■ To be done ■
Select all lines holding the word "origin" from the entries that follow.

■ Provided records ■
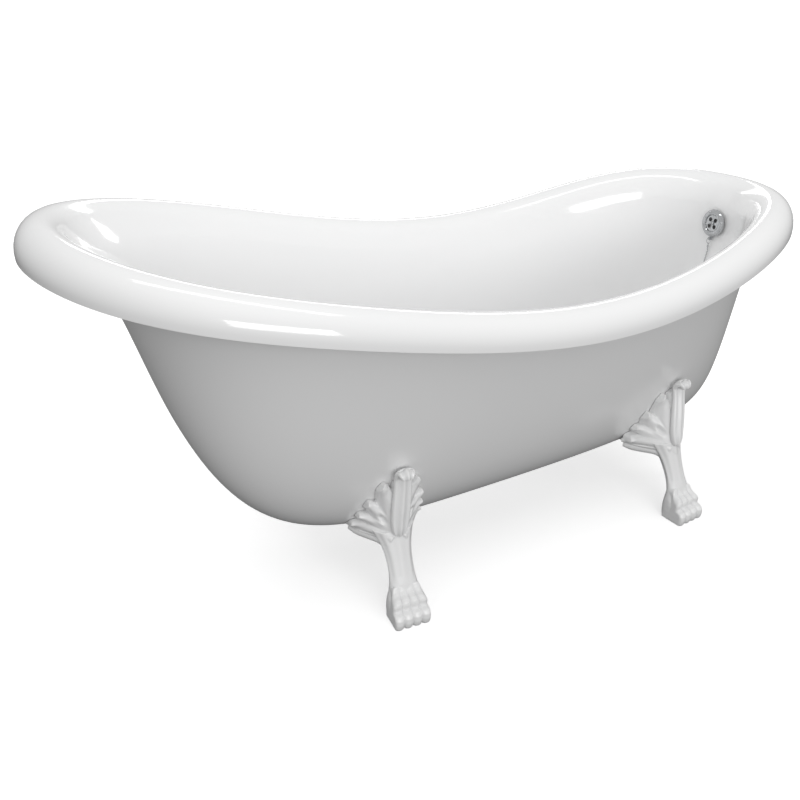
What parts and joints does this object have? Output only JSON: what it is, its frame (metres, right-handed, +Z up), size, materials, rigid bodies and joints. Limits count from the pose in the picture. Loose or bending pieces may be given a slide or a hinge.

==

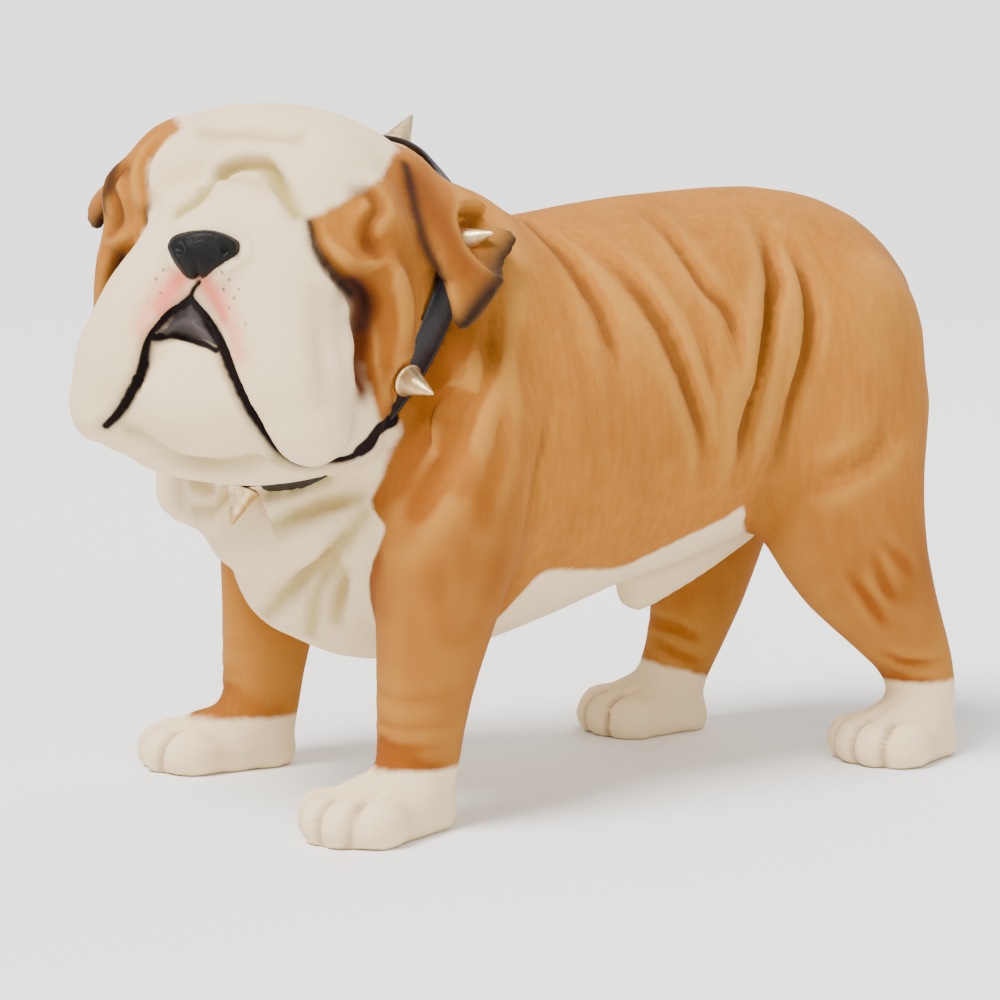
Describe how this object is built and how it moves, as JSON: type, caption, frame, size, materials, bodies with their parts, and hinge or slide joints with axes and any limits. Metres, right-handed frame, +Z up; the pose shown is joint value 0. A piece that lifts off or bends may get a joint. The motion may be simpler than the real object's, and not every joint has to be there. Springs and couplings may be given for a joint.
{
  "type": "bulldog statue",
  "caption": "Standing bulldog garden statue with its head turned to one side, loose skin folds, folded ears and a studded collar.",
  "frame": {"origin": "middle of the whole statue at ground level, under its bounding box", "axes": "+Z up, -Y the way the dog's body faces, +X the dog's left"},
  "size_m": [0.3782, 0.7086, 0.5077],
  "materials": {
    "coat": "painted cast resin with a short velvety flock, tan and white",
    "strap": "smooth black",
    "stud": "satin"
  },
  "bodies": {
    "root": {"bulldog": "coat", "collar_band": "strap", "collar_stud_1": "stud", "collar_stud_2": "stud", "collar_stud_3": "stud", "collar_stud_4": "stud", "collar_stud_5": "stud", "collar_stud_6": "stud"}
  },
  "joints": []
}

--

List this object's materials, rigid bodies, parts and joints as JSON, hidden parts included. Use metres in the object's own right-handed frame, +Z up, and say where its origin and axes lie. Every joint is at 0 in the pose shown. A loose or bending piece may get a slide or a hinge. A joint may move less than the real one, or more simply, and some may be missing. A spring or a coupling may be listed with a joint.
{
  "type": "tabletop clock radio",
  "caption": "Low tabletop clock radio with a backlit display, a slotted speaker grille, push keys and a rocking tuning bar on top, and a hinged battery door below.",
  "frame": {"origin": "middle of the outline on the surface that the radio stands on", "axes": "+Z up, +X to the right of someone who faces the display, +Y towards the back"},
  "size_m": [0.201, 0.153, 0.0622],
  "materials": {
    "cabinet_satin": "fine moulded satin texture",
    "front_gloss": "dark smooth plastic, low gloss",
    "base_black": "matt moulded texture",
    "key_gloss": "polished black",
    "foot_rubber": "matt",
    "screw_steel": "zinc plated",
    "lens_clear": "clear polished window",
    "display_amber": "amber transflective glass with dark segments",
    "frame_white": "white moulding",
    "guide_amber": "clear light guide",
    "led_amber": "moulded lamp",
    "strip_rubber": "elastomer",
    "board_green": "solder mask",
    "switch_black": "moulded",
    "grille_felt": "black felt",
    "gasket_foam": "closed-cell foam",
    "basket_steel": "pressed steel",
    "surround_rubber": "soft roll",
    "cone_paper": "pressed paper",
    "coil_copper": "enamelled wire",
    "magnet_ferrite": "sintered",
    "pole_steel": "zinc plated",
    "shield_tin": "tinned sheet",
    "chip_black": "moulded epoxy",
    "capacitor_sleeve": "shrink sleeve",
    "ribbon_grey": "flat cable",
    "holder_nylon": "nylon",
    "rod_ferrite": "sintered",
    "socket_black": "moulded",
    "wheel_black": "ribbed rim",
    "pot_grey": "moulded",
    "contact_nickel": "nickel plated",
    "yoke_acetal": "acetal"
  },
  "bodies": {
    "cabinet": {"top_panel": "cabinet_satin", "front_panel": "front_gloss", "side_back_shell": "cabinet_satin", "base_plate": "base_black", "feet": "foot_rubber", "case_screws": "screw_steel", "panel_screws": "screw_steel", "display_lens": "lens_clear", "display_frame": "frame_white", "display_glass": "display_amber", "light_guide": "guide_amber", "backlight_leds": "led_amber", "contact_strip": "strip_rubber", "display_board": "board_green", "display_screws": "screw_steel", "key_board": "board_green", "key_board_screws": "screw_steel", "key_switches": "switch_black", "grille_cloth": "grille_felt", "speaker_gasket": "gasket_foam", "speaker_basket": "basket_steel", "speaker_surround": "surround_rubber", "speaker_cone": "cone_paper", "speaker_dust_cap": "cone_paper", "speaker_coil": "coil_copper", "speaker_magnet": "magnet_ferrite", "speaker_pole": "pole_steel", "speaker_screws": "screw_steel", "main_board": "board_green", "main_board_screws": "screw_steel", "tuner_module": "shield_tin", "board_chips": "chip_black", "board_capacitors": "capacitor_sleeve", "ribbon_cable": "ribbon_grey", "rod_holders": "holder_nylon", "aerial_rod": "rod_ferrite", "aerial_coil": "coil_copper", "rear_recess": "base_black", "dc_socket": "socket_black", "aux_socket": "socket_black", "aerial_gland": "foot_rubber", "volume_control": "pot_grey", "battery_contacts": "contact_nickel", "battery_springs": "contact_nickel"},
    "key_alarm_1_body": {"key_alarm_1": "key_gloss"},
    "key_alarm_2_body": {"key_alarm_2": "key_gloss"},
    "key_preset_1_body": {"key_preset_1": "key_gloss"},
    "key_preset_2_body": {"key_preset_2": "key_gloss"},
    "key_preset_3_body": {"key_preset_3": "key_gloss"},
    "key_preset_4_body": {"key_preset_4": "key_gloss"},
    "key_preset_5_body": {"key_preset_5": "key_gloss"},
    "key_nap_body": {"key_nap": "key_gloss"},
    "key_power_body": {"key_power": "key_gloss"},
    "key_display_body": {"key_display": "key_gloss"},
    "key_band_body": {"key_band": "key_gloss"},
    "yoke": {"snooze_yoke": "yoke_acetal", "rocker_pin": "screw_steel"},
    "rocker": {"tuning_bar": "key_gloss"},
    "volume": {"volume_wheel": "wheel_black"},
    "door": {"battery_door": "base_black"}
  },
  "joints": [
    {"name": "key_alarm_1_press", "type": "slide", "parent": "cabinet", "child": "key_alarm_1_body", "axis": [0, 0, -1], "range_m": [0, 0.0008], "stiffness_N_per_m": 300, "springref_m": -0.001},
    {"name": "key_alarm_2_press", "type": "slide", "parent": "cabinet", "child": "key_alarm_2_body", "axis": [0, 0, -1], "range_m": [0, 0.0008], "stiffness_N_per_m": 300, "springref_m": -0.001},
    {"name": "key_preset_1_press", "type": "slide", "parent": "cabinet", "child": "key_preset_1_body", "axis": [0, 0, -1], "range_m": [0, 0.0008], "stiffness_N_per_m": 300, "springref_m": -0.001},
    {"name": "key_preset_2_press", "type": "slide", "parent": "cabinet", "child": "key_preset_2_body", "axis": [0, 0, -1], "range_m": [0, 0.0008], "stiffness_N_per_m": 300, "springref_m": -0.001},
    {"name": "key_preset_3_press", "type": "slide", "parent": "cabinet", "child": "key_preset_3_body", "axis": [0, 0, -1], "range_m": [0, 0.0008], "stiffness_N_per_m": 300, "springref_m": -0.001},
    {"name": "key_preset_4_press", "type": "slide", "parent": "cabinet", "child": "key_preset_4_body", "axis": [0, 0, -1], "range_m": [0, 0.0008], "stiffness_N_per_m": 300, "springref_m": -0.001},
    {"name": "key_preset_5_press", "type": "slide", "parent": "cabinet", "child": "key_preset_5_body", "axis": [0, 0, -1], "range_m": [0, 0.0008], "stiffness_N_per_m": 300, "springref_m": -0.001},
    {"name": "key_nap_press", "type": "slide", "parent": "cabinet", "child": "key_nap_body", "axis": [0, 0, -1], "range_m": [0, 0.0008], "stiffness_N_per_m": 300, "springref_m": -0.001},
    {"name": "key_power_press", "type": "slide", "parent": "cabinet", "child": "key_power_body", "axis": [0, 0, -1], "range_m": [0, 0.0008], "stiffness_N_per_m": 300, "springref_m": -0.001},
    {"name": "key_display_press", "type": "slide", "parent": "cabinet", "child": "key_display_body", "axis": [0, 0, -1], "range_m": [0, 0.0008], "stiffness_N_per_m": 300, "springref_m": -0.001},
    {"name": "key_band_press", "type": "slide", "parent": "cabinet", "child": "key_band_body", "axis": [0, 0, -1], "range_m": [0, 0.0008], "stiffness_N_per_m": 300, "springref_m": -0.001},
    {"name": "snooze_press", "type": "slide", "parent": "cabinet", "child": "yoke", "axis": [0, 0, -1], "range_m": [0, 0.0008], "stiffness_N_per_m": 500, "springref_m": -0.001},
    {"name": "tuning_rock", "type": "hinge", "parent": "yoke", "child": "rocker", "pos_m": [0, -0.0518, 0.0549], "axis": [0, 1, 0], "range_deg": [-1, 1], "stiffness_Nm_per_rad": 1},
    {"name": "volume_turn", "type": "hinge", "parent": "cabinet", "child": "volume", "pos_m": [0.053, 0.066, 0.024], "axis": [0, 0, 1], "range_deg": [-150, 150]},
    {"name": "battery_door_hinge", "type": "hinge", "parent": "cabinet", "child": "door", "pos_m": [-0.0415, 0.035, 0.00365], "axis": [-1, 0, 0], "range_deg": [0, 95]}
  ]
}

■ Expected output ■
  "frame": {"origin": "middle of the whole statue at ground level, under its bounding box", "axes": "+Z up, -Y the way the dog's body faces, +X the dog's left"},
List this object's materials, rigid bodies, parts and joints as JSON, hidden parts included. Use metres in the object's own right-handed frame, +Z up, and say where its origin and axes lie. Every joint is at 0 in the pose shown. A loose or bending piece may get a slide or a hinge. A joint may move less than the real one, or more simply, and some may be missing. A spring or a coupling may be listed with a joint.
  "frame": {"origin": "middle of the outline on the surface that the radio stands on", "axes": "+Z up, +X to the right of someone who faces the display, +Y towards the back"},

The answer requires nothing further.